Kemudian utang kepada vendor sebanyak Rp 292,93 miliar dengan rincian utang produktif Rp 43,1 miliar dan utang non-produktif Rp 249,8 miliar. Lalu, utang nonproduktif lainnya senilai Rp 177,10 miliar dengan rincian utang karyawan, pajak dan lainnya.
Tercatat, keseluruhan hutang PT INTI saat ini ialah sejumlah Rp 1,32 triliun dengan komposisi utang non-produktif senilai Rp 1,27 triliun dan sisanya Rp 44,68 miliar.
"Hal ini jelas menyebabkan cash flow PT INTI semakin berat, karena bunga bank yang semakin lama semakin besar juga denda pajak yang semakin membebani," lanjutnya.
Adapun, perusahaan mulai macet dalam membayarkan gaji karyawannya sejak Juli 2019 dan terus terakumulasi hingga saat ini karena belum ada solusi dalam penyehatan PT INTI.
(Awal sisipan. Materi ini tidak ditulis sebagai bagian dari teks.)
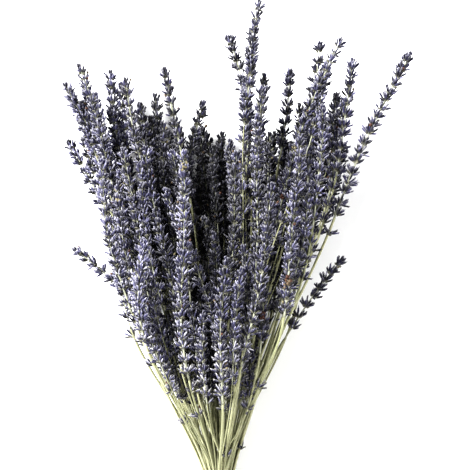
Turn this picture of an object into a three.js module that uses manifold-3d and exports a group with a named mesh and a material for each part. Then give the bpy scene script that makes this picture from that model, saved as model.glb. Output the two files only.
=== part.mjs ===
// A bunch of dried lavender lying on its side, held by a wound rubber band.
// Millimetres, +Z up. While it is built the band's middle is at x = 0, y = 0, and the
// flowers point along +Y; at the end the whole bunch is centred on the origin.
import * as THREE from "three";
import Module from "manifold-3d";

const wasm = await Module();
wasm.setup();

// ---- sizes -------------------------------------------------------------------
const UNIT = 0.8;                 // mm for each unit of the sprig table below
const TIE_X = 218.5;              // where the band's middle lies in the table's units
const TIE_Y = 503;
const STEM_HALF = 0.9;            // half the side of a stem, which is square
const STEM_END = -50;             // where the stems are cut, below the band
const STEM_GAP = 0.3;             // between a stem's end and the head that it carries
const SLOT_PITCH = 2.28;          // from stem to stem inside the band
const COLUMNS = [4, 6, 7, 8, 8, 8, 7, 6, 4];   // stems side by side, each a column
const CORE_R = 8.7;               // the pressed middle of the bundle, under the band
const CORE_HALF = 5.2;
const GRIP = 5;                   // the stems run parallel this far above and below its middle
const BAND_HALF = 5;              // half the band's width
const BAND_TURNS = 5;
const BAND_GROOVE = 1.1;          // thickness between two turns
const BAND_CREST = 1.9;           // thickness on a turn
const BAND_SIDES = 20;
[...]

Laporan keuangan PT INTI minus sejak tahun 2014. Sumbangsih terbesar kerugian PT INTI diakibatkan oleh proyek TITO dengan Telkom yang meninggalkan kerugian sekitar Rp 700 miliar.
"Kemudian proyek SMP BBM dengan Pertamina meninggalkan kerugian Rp 116 miliar, dan proyek Manage Service dengan MBK yang rugi Rp 230 miliar," tuturnya.